Yes, The November Jobs Growth Was Really That Strong

Posted by jbrumley on December 6, 2019 8:03 PM

Bingo! Friday's look at last month's payroll growth and hourly pay was truly as good as headlines suggested, if not better. The economy may have a couple of soft spots, but consumer income isn't one of them. Neither is the discretionary spending that goes along with it (though that's another story).

The headline numbers: The U.S. economy added 266,000 new jobs last month versus expectations of only 187,000 -- the best reading since January's surge. That was enough to drive the unemployment rate back down to a 50 year low of 3.5%, compared to October's 3.6%....  the same 3.6% forecasters were calling for.

The strong numbers weren't just the result of some fortuitous timing or data quirk. Everything else about November's jobs figures were similarly strong. Perhaps most important, the number of people with jobs swelled to a record 158.59 million, up 390,000 from October's 158.51 million. Simultaneously, the number of individuals officially unemployed (on unemployment benefits) came in at 5.81 million, down -- but just a hair -- from October's figure. The number of people not technically in the labor force but still interested in a job ticked up from 4.75 million to 4.83 million. It's just that raw job growth was still strong enough to significantly offset the lack of progress of other measures.

Underscoring the overall lack of proportional progress is the labor force participation rate, and the corresponding employment/population ratio. There's 61.0% of the population now working, coming in at the same level seen in October and September. The bigger-picture trend is still pointed higher. The labor force participation rate -- the number of people with a job or wanting a job (employed or not) -- scaled back from 63.3% to 63.2%, though its bigger trend is also on the rise. The 2.2% difference between the two was 2.3% a month earlier, explaining how the unemployment rate itself edged a little lower last month.

The trifecta, metaphorically speaking, is the improvement in hourly pay rates. They were up 3.1% versus expectations of 3.0%, extending a growth streak that's been in place since 2015. That growth trend was reignited after a lull in 2018, with hourly incomes now at an average of $28.29. That's another record, though constant new records aren't necessarily unusual. It is unusual, however, to see hourly pay rates continue to plow into record-high territory with total employment levels being this high for this long. The hourly pay chart below is only "as of" October, but the trend is clear all the same.

Critics poked holes in the report, of course, suggesting seasonal hiring explains the swell. It doesn't though... not completely. Seasonal hires would generally lower the average hourly pay rate.
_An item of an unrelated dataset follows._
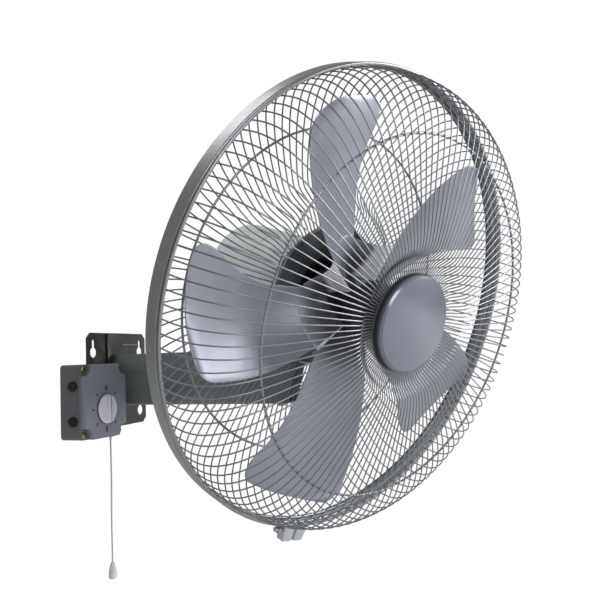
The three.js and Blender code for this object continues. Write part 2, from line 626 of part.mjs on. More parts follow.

In fact, employers are struggling enough to find permanent employees. It's even tougher to find someone to willing to take a temporary job. People don't need them anywhere near as much as they used to. It's also worth noting that the payroll growth figure is a seasonally adjusted number, which squeezes out any seasonal hiring effect.

Once again, we have to give the jobs report a grade of A. It would have been nice to see the total headcount of unemployed people slide a little lower, with a corresponding improvement in participation rates. But, that's a nitpicky demand given everything else that's going well.